Jones' directorial debut a masterpiece

Open upon a town right on the border of Texas and Mexico. Nothing much ever happens here aside from the daily affairs of the Border Patrol, whose job it is to prevent illegal immigrants from crossing into America. Somehow, a man named Melquiades Estrada (a paranoid but content Julio Cedillo) crosses that border and with it comes a warm friendship and ranching job from Pete Perkins (Tommy Lee Jones looking old and weathered). \nMike Norton (a bitter Barry Pepper) and his wife Lou Ann (January Jones) are new to town -- freshly settled in their cozy trailer where she spends her days smoking Virginia Slims while her husband is out abusing his title. Norton finds a group of Mexicans and ferociously jumps the gun, beating one man while breaking the nose of the woman who accompanies him. This is how Norton conducts business. One day, by accident, he manages to kill Melquiades Estrada, thus forcing a now depressed yet furious Perkins to kidnap Norton, dig up Melquiades' body and cross back into Mexico where he rightfully deserves to be buried. \nShowered with honors at the Cannes Film Festival last year, "The Three Burials of Melquiades Estrada" sadly never gained much momentum when it came time to awards here in the United States. All that doesn't matter though, for Jones' directorial debut is a modern-day Western masterpiece. For a man soon to be 60 years old, he should've been behind the camera at half his age. Perhaps coming so late into the game though, he's had plenty of time to gather his influences, of which there are many.

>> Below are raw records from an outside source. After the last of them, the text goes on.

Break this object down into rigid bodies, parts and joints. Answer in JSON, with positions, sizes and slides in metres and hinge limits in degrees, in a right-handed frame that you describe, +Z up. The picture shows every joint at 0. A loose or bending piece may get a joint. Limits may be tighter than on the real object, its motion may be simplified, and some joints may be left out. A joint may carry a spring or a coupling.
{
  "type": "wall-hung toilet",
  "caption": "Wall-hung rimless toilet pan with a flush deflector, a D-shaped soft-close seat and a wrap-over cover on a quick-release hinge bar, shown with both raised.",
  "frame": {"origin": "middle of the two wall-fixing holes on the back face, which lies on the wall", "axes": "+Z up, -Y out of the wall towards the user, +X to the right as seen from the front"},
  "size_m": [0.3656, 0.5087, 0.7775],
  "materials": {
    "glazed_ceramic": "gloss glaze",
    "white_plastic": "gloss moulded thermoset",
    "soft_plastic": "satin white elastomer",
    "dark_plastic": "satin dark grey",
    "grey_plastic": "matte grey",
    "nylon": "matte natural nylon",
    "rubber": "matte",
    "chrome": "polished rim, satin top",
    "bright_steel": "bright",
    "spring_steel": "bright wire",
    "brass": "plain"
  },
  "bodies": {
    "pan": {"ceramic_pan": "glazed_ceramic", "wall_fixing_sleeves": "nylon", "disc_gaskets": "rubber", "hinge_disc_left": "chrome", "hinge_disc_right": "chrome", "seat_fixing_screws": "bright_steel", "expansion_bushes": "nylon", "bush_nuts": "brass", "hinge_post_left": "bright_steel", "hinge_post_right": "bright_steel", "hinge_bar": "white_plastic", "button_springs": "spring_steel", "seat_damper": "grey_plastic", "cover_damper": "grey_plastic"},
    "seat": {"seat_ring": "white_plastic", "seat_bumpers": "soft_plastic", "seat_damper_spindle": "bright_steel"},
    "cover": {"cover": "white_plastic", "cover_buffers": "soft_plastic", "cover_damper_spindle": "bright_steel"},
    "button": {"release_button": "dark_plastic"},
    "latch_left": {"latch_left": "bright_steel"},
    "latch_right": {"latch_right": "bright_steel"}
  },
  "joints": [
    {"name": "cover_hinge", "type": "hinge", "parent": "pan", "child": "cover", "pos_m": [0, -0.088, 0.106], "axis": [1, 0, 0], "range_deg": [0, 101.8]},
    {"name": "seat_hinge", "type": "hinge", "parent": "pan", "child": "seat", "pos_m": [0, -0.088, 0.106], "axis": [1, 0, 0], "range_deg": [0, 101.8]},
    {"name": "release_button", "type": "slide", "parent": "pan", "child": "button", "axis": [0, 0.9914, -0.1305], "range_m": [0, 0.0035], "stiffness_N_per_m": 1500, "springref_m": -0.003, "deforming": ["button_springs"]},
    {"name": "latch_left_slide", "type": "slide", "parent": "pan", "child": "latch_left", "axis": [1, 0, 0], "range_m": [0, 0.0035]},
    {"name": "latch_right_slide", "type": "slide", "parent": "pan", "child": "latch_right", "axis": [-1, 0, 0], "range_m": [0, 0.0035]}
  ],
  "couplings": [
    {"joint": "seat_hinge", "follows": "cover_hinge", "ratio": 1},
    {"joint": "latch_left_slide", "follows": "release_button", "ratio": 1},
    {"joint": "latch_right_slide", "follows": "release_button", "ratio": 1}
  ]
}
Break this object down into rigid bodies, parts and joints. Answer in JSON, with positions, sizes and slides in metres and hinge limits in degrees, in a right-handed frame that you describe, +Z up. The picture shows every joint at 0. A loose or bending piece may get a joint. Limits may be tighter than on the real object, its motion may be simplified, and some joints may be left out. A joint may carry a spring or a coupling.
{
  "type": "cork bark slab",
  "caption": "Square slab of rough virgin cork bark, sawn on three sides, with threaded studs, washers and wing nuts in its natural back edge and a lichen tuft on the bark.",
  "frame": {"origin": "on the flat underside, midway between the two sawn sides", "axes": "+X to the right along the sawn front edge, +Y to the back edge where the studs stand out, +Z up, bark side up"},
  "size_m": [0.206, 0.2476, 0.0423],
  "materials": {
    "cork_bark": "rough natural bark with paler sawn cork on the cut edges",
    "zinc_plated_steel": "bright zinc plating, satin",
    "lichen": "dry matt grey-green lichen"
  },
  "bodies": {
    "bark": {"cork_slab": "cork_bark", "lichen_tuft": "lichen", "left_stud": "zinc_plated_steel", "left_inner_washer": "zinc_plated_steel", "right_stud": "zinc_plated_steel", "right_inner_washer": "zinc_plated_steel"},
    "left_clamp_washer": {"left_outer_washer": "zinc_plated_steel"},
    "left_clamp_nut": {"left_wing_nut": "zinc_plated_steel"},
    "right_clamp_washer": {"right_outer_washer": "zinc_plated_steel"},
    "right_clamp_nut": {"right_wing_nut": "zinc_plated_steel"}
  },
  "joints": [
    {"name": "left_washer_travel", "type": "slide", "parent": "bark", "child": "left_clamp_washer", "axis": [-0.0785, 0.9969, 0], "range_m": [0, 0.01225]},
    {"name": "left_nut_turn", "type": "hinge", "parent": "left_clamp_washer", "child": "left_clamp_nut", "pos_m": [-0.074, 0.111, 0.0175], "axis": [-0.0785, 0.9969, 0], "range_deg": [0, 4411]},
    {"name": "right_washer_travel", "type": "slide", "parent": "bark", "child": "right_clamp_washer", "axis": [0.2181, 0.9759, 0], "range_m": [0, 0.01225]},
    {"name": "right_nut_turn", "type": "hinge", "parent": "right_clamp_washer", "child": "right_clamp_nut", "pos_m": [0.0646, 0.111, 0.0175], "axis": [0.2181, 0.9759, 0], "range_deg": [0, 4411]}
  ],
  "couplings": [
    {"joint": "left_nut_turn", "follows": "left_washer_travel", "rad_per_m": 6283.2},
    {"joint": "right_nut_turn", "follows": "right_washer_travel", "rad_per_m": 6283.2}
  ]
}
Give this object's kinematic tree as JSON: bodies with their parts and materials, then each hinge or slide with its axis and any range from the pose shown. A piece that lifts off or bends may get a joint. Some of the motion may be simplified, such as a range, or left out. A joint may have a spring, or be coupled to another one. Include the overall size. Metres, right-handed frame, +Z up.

The visual scope of John Ford, the unbridled attitude of Sergio Leone and the bold revisionism of Sam Peckinpah -- Jones is an amalgamate of all three.\nJust as Jones channels the big three, so does his crew. Cinematographer Chris Menges must have watched countless Ford westerns to get a feel for the rough yet beautiful landscape of the Southwest. Marco Beltrami's score is hauntingly reminiscent of Ennio Morricone's own used in Leone's "Once Upon a Time in the West." And as for screenwriter Guillermo Arriaga, his story is as powerful and redemptive as Peckinpah's "Bring Me the Head of Alfredo Garcia." \nIf you're expecting tons of action, go watch "The Wild Bunch." Need a western that flies by in no time? Watch "High Noon." I'm a fan of both, but "Three Burials" is slow and drawn out like the journey these men must make. At the end of this journey is purification and, with the end of the film, Jones' greatest accomplishment.